De todos los partidos que vi de estos 32 que llevaba la copa hasta ese momento, este es el que más se parece a lo que imaginé antes de empezar, y se parecerá después mucho más cuando el desarrollo del juego y el acompañamiento, las reacciones y las emociones de los y las hinchas.
Hoy no puedo, tengo partido
El desarrollo del partido se dio de manera normal. Ambos equipos tenían un plan preestablecido emparentado con sus desarrollos en el mundo del fútbol en el que compiten siempre, y así lo trasladaron al campo sintético del Palermo donde Racing ejerció la localía. Los montevideanos, históricos referentes del fútbol profesional, y en pleno desarrollo de una gran campaña en la segunda división profesional, son los que impusieron el ritmo de juego, y por ende los que más tuvieron la pelota, aun cuando su entrenador, Damián Santín, eligió una oncena alternativa.
Los sanduceros, representantes del fútbol de barrio, que en 2018 compitieron y salieron campeones de la Copa Nacional de Clubes B con sus futbolistas –trabajadores vendiendo empanadas, ravioles y tortas de fiambre para costear sus viajes que tendrían destino en la gloria–, se defendieron con orden, con un arquero que parecía pasado de peso para los cánones del fútbol profesional, pero que en cuanto la gente lo vio actuar se maravilló; un par de zagueros tan macetudos como anchos que saben cómo tirar los kilos para adelante, pegar un dedazo para la tribuna y cabecear pelotas como bochas, y un par de jalvitas livianos y ferreteros que sueñan con ser punteros, pero que la vida les dio el oficio de marcador, el que cumplen de manera aprehendida, sin olvidar alguna buena galopada a los confines de los sueños, bah, o de donde puede aterrizar ese ollazo.
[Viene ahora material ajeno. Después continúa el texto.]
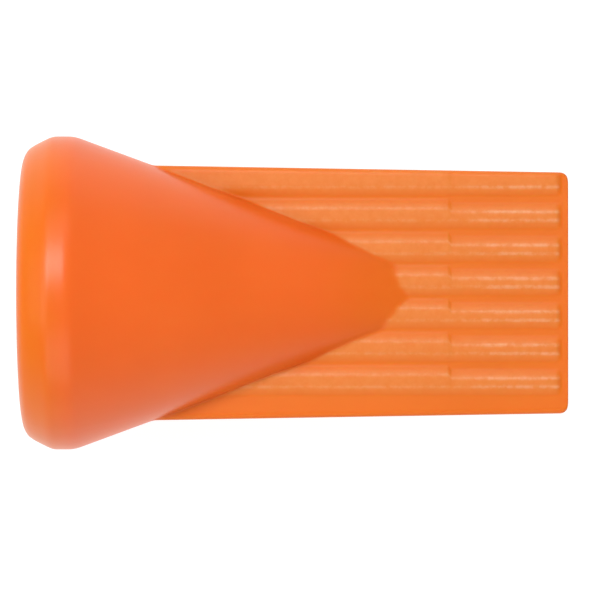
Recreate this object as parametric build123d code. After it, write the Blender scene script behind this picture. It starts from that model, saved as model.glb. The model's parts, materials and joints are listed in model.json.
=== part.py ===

Cuando se fue el primer tiempo quedó la idea de que aquel escenario, uno de los posibles en este inmenso y democrático campeonato que junta a todos con todos, en formatos de juego, organizaciones, ciudades y pueblos, profesionales y amateurs: una oncena de futbolistas que debieron pedir el día en el trabajo para hacer 400 kilómetros y jugar, los de Huracán de Paysandú, frente a un cuadro de profesionales que puede mover su plantel y hacerlo muy competitivo, los de Racing, líderes de la B de la AUF.
No, claro que no fue Maracaná, ni el Camp Nou, ni siquiera alguna gloriosa tarde en Montevideo o Paysandú. No, no tuvo ni la épica, ni la masividad de los grandes partidos, pero los 300 que estábamos ahí seguro que quedamos confortados con un partido perdido en el mundo de las noticias entre un equipo de Montevideo y otro de Paysandú que se jugó un miércoles a la una y media de la tarde.
A las tres y media, cuatro, la abuela ya debe estar parando en la panadería para comprar la merienda para las niñas, y yo, mientras el mundo sigue andando tras la victoria de Racing 1-0, y la gente ya volvió a sus casas, a sus trabajos, a sus esquinas, en Montevideo o camino a Paysandú, siento que la Copa Uruguay era una necesidad, y ahora una perfectible realidad en el mundo del fútbol, que es un poco en la vida.